We have been heads down doing the detailed and careful work to improve our CNV caller algorithm in the past three months since our we launched our Exome capable CNV caller and are very excited about the massive step forward we have made with the VarSeq 1.4.5 release.
Additionally, we have added the all new Whole Genome large-event caller capable of calling large events on whole genomes (including the cheap ultra-low read depth variety), as well as a command line tool for running all the CNV algorithms and preceding steps using a command line runner.
Along with the usual list of improvements and user requested features, this turned out to be a very significant release with lots of improvements made across the board.
The Feedback Loop of Real World Data
No algorithm developed purely on the theory of how data should look survives the first contact with the reality of the unpredictable nature of real-world data.

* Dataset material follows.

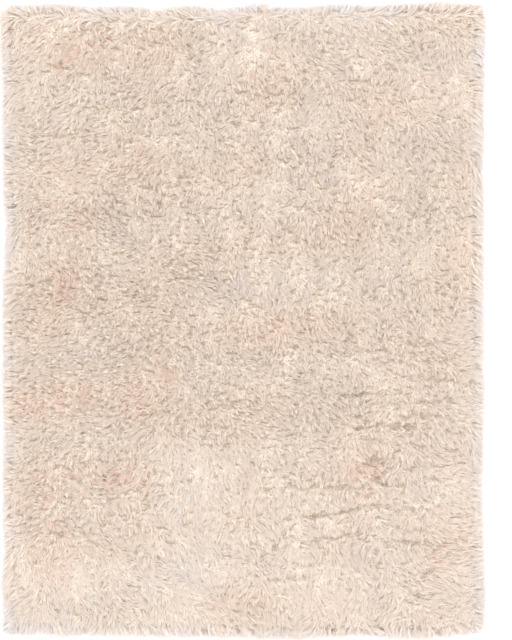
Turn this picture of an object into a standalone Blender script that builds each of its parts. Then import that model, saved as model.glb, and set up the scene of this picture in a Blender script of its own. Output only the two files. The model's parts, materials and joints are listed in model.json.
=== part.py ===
"""Shag rug, 1.6 by 2.1 m: one closed body, as the rug lies flat with its long pile combed over.

Metres, +Z up. The origin is on the floor under the rug's middle, the long sides run along Y, and
the head of the rug is at +Y. A rug of one piece is one solid: its flat underside, a side that
swells out and rolls over as the pile does, and a softly uneven top with the main partings.
"""

from collections import namedtuple
import math

import bmesh
import bpy
import numpy as np

NAME = "shag_rug"

WIDTH = 1.600  # side to side, along X
LENGTH = 2.100  # foot to head, along Y
PILE_TOP = 0.036  # height of the lying pile over the floor, away from swells and partings

# Cells of the top's grid. The first and last CORNER_CELLS of each side go half way round a corner.
CELLS_ACROSS = 40
CELLS_ALONG = 52
CORNER_CELLS = 2
LEAST_RADIUS = 0.015  # a corner's radius, however far in from the outline it is measured

# How round each corner of the outline is, going round from the foot's left.
Corner = namedtuple("Corner", "name right head radius")
CORNERS = (
    Corner("foot_left", -1, -1, 0.024),
    Corner("foot_right", 1, -1, 0.036),
    Corner("head_right", 1, 1, 0.030),
    Corner("head_left", -1, 1, 0.040),
)

# The section through the rolled edge, from the floor up: how far in from the outline, how high.
EdgeRow = namedtuple("EdgeRow", "inset height")
EDGE = (
    EdgeRow(0.010, 0.000),
    EdgeRow(0.002, 0.006),
    EdgeRow(0.000, 0.013),
    EdgeRow(0.003, 0.022),
    EdgeRow(0.012, 0.030),
    EdgeRow(0.025, 0.034),
)
TOP_INSET = 0.045  # where the rolled edge meets the top

# Where an edge runs out or falls back from its straight line: where along it, how far, how wide.
Bulge = namedtuple("Bulge", "at out spread")
EDGE_BULGES = {
    "foot": (
        Bulge(-0.70, -0.008, 0.08),
        Bulge(-0.45, -0.004, 0.16),
        Bulge(0.13, 0.007, 0.14),
        Bulge(0.58, 0.006, 0.09),
        Bulge(0.74, -0.006, 0.05),
    ),
    "right": (
        Bulge(0.95, 0.005, 0.10),
        Bulge(-0.58, -0.007, 0.12),
        Bulge(-0.92, 0.006, 0.07),
    ),
    "head": (
        Bulge(-0.61, 0.004, 0.05),
        Bulge(-0.50, -0.006, 0.04),
        Bulge(-0.29, -0.010, 0.08),
        Bulge(-0.07, -0.012, 0.06),
        Bulge(0.06, 0.006, 0.05),
        Bulge(0.16, -0.009, 0.05),
        Bulge(0.34, 0.003, 0.07),
        Bulge(0.64, 0.009, 0.12),
    ),
    "left": (
        Bulge(0.93, 0.007, 0.10),
        Bulge(0.30, -0.009, 0.12),
        Bulge(-0.37, -0.004, 0.10),
        Bulge(-0.74, -0.006, 0.07),
        Bulge(-0.97, -0.005, 0.04),
    ),
}
BULGE_FADE = 8  # the power by which a bulge dies away from its edge towards the middle

# Low swells of the top, where the pile stands fuller or is pressed flatter.
Swell = namedtuple("Swell", "x y rise spread")
SWELLS = (
    Swell(-0.55, 0.62, -0.0020, 0.22),
    Swell(-0.20, 0.20, 0.0015, 0.30),
    Swell(0.45, 0.55, 0.0015, 0.35),
    Swell(-0.45, -0.55, -0.0020, 0.30),
    Swell(0.05, -0.80, 0.0015, 0.25),
    Swell(0.55, -0.70, -0.0015, 0.25),
)

# Partings, where the pile falls away to both sides of a line that runs mostly across the rug.
Parting = namedtuple("Parting", "x y half_length slope depth")
PARTINGS = (
    Parting(0.42, -0.130, 0.20, 0.10, 0.004),
    Parting(0.36, -0.235, 0.22, 0.05, 0.005),
    Parting(0.40, -0.330, 0.24, 0.08, 0.005),
    Parting(0.34, -0.455, 0.22, 0.00, 0.004),
    Parting(0.26, -0.550, 0.18, 0.02, 0.006),
    Parting(0.38, -0.625, 0.22, 0.14, 0.006),
    Parting(0.28, -0.725, 0.28, 0.12, 0.006),
    Parting(0.12, -0.850, 0.16, 0.03, 0.005),
)
PARTING_WIDTH = 0.022  # from a parting's line to where it is a third as deep

PILE_COLOUR = (0.83, 0.70, 0.58, 1.0)  # warm cream
PILE_ROUGHNESS = 0.9


def clear_scene():
    for old in list(bpy.data.objects):
        bpy.data.objects.remove(old, do_unlink=True)


def corner_at(number, inset):
    """A corner's centre and radius on the ring that lies this far in from the outline."""
    corner = CORNERS[number % len(CORNERS)]
    radius = max(corner.radius - inset, LEAST_RADIUS)
    half = np.array((WIDTH / 2, LENGTH / 2)) - inset - radius
    return half * (corner.right, corner.head), radius


def side_of_ring(number, inset):
    """The points of one side of a ring: half a corner, the straight and half the next corner.

    Side 0 is the foot. Each next side is a quarter turn further round. The last point is the
    next side's first, and is left out.
    """
    cells = CELLS_ACROSS if number % 2 == 0 else CELLS_ALONG
    facing = math.radians(90 * number - 90)
    half_turn = np.linspace(0, math.pi / 4, CORNER_CELLS, endpoint=False)

    def on_arc(centre, radius, angles):
        return centre + radius * np.column_stack((np.cos(angles), np.sin(angles)))

    start, start_radius = corner_at(number, inset)
    end, end_radius = corner_at(number + 1, inset)
    into = on_arc(start, start_radius, facing - math.pi / 4 + half_turn)
    out_of = on_arc(end, end_radius, facing + half_turn)
    leaves = on_arc(start, start_radius, np.array([facing]))
    share = np.linspace(0, 1, cells - 2 * CORNER_CELLS, endpoint=False)[:, None]
    straight = leaves + share * (out_of[0] - leaves)
    return np.vstack((into, straight, out_of))


def ring(inset):
    """The four sides of the ring that lies this far in from the outline, counter-clockwise."""
    return [side_of_ring(number, inset) for number in range(len(CORNERS))]


def patch_inside(sides):
    """A grid of points that fills four sides: each point blends its row and its column (Coons)."""
    foot, right, head, left = sides
    foot = np.vstack((foot, right[:1]))
    right = np.vstack((right, head[:1]))
    head = np.vstack((head, left[:1]))[::-1]
    left = np.vstack((left, foot[:1]))[::-1]
    across = np.linspace(0, 1, CELLS_ACROSS + 1)[None, :, None]
    along = np.linspace(0, 1, CELLS_ALONG + 1)[:, None, None]
    rows = (1 - along) * foot[None] + along * head[None]
    columns = (1 - across) * left[:, None] + across * right[:, None]
    corners = (1 - along) * ((1 - across) * foot[0] + across * foot[-1]) + along * (
        (1 - across) * head[0] + across * head[-1]
    )
    return rows + columns - corners


def bulged(points):
    """The points moved out or in with the bulges of the nearest edges."""
    x, y = points[..., 0], points[..., 1]
    reach_x = np.abs(2 * x / WIDTH) ** BULGE_FADE
    reach_y = np.abs(2 * y / LENGTH) ** BULGE_FADE

    def push(edge, along):
        return sum(b.out * np.exp(-(((along - b.at) / b.spread) ** 2)) for b in EDGE_BULGES[edge])

    out_x = np.where(x > 0, push("right", y), -push("left", y)) * reach_x
    out_y = np.where(y > 0, push("head", x), -push("foot", x)) * reach_y
    return np.stack((x + out_x, y + out_y), axis=-1)


def top_height(points):
    """The top's height: the lying pile, its swells, and the soft troughs of its partings."""
    x, y = points[..., 0], points[..., 1]
    height = np.full(x.shape, PILE_TOP)
    for swell in SWELLS:
        away = ((x - swell.x) ** 2 + (y - swell.y) ** 2) / swell.spread**2
        height = height + swell.rise * np.exp(-away)
    for parting in PARTINGS:
        off_line = y - parting.y - parting.slope * (x - parting.x)
        along = (x - parting.x) / parting.half_length
        height = height - parting.depth * np.exp(-((off_line / PARTING_WIDTH) ** 2) - along**4)
    return height


def lofted_mesh(rings, top):
    """A closed mesh: the underside, the rings of the rolled edge from the floor up, and the top."""
    bm = bmesh.new()

    def add(points):
        return [bm.verts.new(point) for point in points.reshape(-1, 3).tolist()]

    loops = [add(points) for points in rings]
    rows, columns = top.shape[:2]
    grid = np.array(add(top), dtype=object).reshape(rows, columns)
    rim = [*grid[0, :-1], *grid[:-1, -1], *grid[-1, :0:-1], *grid[:0:-1, 0]]
    loops.append(rim)
    for lower, upper in zip(loops, loops[1:]):
        for i, vertex in enumerate(lower):
            after = (i + 1) % len(lower)
            bm.faces.new((vertex, lower[after], upper[after], upper[i]))
    for j in range(rows - 1):
        for i in range(columns - 1):
            bm.faces.new((grid[j, i], grid[j, i + 1], grid[j + 1, i + 1], grid[j + 1, i]))
    underside = bm.faces.new(loops[0][::-1])
    bmesh.ops.triangulate(bm, faces=[underside], ngon_method="BEAUTY")
    mesh = bpy.data.meshes.new(NAME)
    bm.to_mesh(mesh)
    bm.free()
    mesh.shade_smooth()
    return mesh


def pile_material():
    material = bpy.data.materials.new("cream_pile")
    material.use_nodes = True
    shader = material.node_tree.nodes["Principled BSDF"]
    shader.inputs["Base Color"].default_value = PILE_COLOUR
    shader.inputs["Roughness"].default_value = PILE_ROUGHNESS
    shader.inputs["Metallic"].default_value = 0.0
    return material


def shag_rug():
    """The rug as it lies."""
    rings = []
    for row in EDGE:
        outline = bulged(np.vstack(ring(row.inset)))
        rings.append(np.column_stack((outline, np.full(len(outline), row.height))))
    inside = bulged(patch_inside(ring(TOP_INSET)))
    top = np.concatenate((inside, top_height(inside)[..., None]), axis=-1)
    rug = bpy.data.objects.new(NAME, lofted_mesh(rings, top))
    rug.data.materials.append(pile_material())
    bpy.context.scene.collection.objects.link(rug)
    return rug


clear_scene()
shag_rug()
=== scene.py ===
"""Shag rug, 1.6 by 2.1 m: a woven ground cloth with a long, combed-over cream pile tufted into it.

Metres, +Z up. The origin is on the floor under the rug's middle, and the head of the rug is at +Y.
The pile is made as it is tufted: tufts stand in the ground cloth, and each tuft is a few ends of
soft yarn whose tips draw together. A rolled border of tufts hangs over the cloth's edge.
"""

from collections import namedtuple
import itertools
import json
import math

import bpy
from bpy.props import FloatProperty, FloatVectorProperty, IntProperty, PointerProperty
import numpy as np
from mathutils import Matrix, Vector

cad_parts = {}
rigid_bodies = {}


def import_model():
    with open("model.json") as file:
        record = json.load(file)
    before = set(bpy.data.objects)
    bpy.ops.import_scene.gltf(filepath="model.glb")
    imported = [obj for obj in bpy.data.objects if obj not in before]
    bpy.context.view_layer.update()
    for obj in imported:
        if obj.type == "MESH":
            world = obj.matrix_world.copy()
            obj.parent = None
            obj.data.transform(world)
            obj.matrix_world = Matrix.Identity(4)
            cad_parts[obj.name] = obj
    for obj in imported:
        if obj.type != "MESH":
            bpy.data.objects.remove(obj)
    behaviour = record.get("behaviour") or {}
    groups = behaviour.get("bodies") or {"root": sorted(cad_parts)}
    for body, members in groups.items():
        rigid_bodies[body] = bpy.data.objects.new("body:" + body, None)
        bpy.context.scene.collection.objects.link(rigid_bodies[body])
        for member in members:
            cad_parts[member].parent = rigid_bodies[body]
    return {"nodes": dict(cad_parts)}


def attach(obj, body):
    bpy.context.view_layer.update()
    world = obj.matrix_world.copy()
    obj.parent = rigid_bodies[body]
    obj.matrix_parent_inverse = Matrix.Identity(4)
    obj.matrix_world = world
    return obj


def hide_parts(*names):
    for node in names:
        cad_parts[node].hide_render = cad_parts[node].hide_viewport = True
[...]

In the launch of our CNV algorithm for gene panel data, we worked closely with clinical partner PreventionGenetics and the validated sample data they provided was used to dial in and fire-test the algorithm.
As we expanded the scope of CNVs we called from single target to large cytogenetic events and whole chromosome aneuploidies, we had been benchmarking against CMA validated clinical samples from PreventionGenetics, as well as hundreds of myeloid leukemia tumor/normal exomes from another collaborator.
Additionally, as our value of potentially replacing expensive confirmatory methods such as MLPA and CMA with our NGS CNV caller has played out in the market. We have on boarded many more clinical labs with their own, sometimes unique gene panels. As new edge cases come up and new validated data sets can confirm new algorithmic options and improvement, we have rolled those all into this release as well.
No single detail makes or breaks an algorithm, but the ensemble of techniques applied in the latest 1.4.5 CNV target caller provides fantastic CNV calls.
In particular, we have seen vast improvements in calling large CNV events in exomes, even in tumor samples with many multiple whole chromosome deletions or duplications in a single sample.
In you are interested in calling CNVs on your gene panels or exomes, we suggest that you first run our Loss of Heterozygosity caller which looks at the Variant Allele Frequency of the imported variants.
The LoH has been updated in 1.4.5 with improved sensitivity, as well as a model for calling Triploid events. The CNV algorithm will pick this up as input, and through improved normalization make better CNV calls and report Copy Neutral LOH events.
More Flexibility to Match Your Genetic Assay
Other changes have been added to the CNV Target Caller, as well as the new CNV Binned Region (WGS) caller.
In our updated dialog, you can see we more flexibly specify a range of potential reference samples to use for normalization, as well as the option to disable the algorithms treatment of the sex (X and Y) chromosomes separately. Certain gene panels do not have enough targets in the sex chromosomes to use the algorithms strategy of normalizing them separately against gender-matched reference samples.
We have also introduced the ability to specify a set of regions to be masked for CNV calling and during target normalization. This can be helpful if there are noisy or non-clinically relevant regions that make sense to mask from the algorithm.
Additionally, we have improved the outputs of the CNV caller with the following fields:
- A p-value to give an additional quantitative value to use while assessing the quality of a CNV call. This is a student T test done between the average Z score of the event versus all targets outside events.
- A Karyotype for events that are cytoband sized. Ready for your clinical reports!
In the above screenshot, we are calling a XXY individual and other whole chromosome events on ultra-low coverage whole genomes.
One More Thing
Although the new WGS CNV caller and massive updates to the CNV infrastructure in VarSeq are the story of this release, we are always working to improve the user experience and utility of VarSeq for our many active users.
One common request we implemented was the ability to specify your own Preferred Transcript list to the gene annotation algorithm, allowing you to override the default selection of the Clinically Relevant Transcript reported in the various algorithm outputs.
Additionally, you can choose to use the abbreviated 1-letter Amino Acid encoding of the HGVS protein description instead of the default 3-letter.
There is more of course, which you can peruse in our Release Notes, but we wanted to thank our many engaged users for their feedback and suggestions as we continue the maturation of VarSeq as a clinical interpretation suite.